Historic church in Wisconsin, United States

The Bradford Community Church, originally the Henry M. Simmons Memorial Church and later the Boys and Girls Library, is a historic church built in 1907 in Kenosha, Wisconsin, United States under the leadership of Kenosha's first woman pastor.

==History==
The Henry M. Simmons Memorial Church was built in 1907 for pastor Florence Buck. Buck was ordained at the Meadville Theological School in Chicago, Illinois and came to Kenosha, Wisconsin to preach in 1901. She was the first woman to have a ministry in Kenosha and was involved in the design of the church. Buck was later named the acting director of the Department of Religious Education for the American Unitarian Association. The building was designed by N. Max Dunning, a Kenosha native.

In 1929, the church was purchased by the city of Kenosha. It was converted into the "Boys and Girls Library," for the youth of the community, and was dedicated on April 12, 1929 as the first dedicated children's library in the state and the third in the country. Closed in 1979 after five decades of service, the city then sold the building to a private developer, beginning a period where it was used for various restaurants and bars. On October 24, 1980, the building was recognized by the National Park Service with a listing on the National Register of Historic Places. The Kenosha Chapter of the Unitarian Universalist Church purchased the building in 1993, restoring it to the Unitarian Universalist Association. It was renamed the Bradford Community Church after Mary D. Bradford, an educational reformer who was also a leader in the original congregation, and after whom one of Kenosha's public high schools was also named.

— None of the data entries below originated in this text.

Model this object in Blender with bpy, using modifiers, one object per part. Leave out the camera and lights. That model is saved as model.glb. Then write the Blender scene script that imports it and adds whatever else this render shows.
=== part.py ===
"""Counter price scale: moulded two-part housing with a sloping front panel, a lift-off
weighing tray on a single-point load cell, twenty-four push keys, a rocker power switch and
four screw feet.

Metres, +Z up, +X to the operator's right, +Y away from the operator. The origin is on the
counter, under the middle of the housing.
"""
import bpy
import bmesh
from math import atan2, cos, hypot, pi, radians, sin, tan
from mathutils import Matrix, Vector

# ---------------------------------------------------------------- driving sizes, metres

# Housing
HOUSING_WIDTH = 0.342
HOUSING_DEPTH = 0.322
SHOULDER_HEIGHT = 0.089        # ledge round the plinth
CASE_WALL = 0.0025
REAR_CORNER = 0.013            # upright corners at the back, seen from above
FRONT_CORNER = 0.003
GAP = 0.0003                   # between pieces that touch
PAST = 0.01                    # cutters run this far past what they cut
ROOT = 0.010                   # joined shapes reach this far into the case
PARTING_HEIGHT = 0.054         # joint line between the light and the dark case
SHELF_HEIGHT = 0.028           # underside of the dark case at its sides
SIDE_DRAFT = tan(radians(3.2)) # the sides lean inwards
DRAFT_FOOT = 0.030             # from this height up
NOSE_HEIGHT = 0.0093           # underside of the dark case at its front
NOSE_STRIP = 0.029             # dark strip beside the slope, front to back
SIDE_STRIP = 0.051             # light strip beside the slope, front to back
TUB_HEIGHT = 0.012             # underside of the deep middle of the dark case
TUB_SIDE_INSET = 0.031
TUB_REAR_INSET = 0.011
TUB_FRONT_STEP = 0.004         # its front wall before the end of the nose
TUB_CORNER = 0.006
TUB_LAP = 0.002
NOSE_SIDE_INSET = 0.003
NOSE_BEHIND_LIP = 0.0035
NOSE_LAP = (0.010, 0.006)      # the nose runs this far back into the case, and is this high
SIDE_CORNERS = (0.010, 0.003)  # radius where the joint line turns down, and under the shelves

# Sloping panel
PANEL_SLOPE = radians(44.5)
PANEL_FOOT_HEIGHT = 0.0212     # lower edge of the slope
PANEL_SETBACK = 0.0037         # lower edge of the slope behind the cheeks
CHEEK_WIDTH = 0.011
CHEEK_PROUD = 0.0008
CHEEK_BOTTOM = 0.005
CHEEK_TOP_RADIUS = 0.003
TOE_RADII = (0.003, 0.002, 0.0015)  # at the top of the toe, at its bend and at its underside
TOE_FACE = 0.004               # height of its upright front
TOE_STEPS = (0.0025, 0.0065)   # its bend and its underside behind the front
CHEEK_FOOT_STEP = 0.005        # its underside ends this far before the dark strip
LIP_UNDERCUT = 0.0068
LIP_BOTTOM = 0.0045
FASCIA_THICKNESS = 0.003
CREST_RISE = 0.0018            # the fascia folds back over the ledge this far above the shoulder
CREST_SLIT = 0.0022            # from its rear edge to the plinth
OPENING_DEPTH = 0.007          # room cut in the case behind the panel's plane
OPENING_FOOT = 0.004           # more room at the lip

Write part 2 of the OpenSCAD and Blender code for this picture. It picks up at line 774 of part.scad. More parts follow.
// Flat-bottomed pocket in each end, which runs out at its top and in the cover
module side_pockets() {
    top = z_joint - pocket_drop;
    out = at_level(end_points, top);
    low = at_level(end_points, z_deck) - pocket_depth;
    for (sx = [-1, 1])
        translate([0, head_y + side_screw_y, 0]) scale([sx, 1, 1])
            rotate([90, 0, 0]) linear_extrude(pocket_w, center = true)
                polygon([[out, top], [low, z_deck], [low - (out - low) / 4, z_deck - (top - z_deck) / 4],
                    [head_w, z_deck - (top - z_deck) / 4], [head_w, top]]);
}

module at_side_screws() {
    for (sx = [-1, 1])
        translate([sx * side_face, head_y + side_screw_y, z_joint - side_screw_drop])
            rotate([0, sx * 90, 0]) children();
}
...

In 2020, the adjoining car lot was burned during the Kenosha unrest.

==Architecture==
The church was designed in the Gothic Revival style. The limestone building sits on a differently-coursed limestone foundation. The main building has a prominent water table. The northeast corner of the church features a crenelated square tower. The double-door entrance, centered on the tower on the main facade, is in a pointed arch with stone molding. The rest of the building is a gable-roofed nave. The main facade of this gable features a large decorative leaded glass window. A small organ room was built on the north side of the building; this room was later used as a chapel and now serves as the minister's office and library.